4. In conclusione, conformemente alle conclusioni della Procura Generale, il ricorso deve essere respinto.
Le spese seguono la soccombenza liquidate come da dispositivo.
Ai sensi dell’art. 13, comma 1-quater, del d.P.R. n. 115 del 2002, nel testo introdotto dall’art. 1, comma 17, della legge n. 228 del 2012, occorre dare atto della sussistenza dei presupposti processuali per il versamento, da parte del ricorrente, dell’ulteriore importo a titolo di contributo unificato, pari a quello, ove dovuto, per il ricorso, a norma del comma 1-bis dello stesso art. 13 (cfr. Cass.
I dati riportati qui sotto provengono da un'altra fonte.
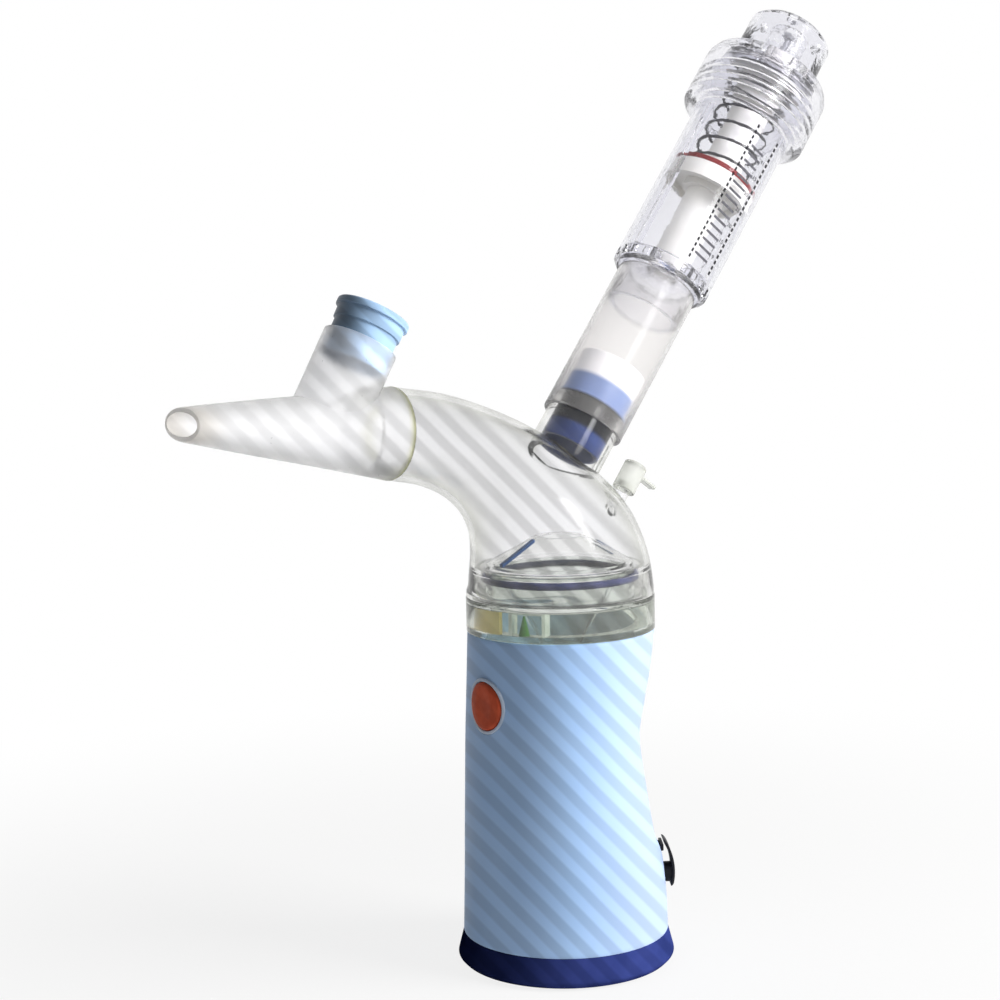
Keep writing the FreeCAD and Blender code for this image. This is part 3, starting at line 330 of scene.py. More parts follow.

SS.UU. n. 4315 del 2020).
P.Q.M.
Rigetta il ricorso e condanna la parte ricorrente al pagamento delle spese liquidate in euro 4.000,00, oltre euro 200,00 per esborsi, rimborso spese generali al 15% e accessori secondo legge.
Ai sensi dell’art. 13, comma 1-quater, del d.P.R. 30 maggio 2002, n. 115, nel testo introdotto dall’art. 1, comma 17, della legge 24 dicembre 2012, n. 228, dà atto della sussistenza dei presupposti processuali per il versamento, da parte del ricorrente, dell’ulteriore importo a titolo di contributo unificato, pari a quello, ove dovuto, per il ricorso, a norma del comma 1-bis dello stesso art. 13.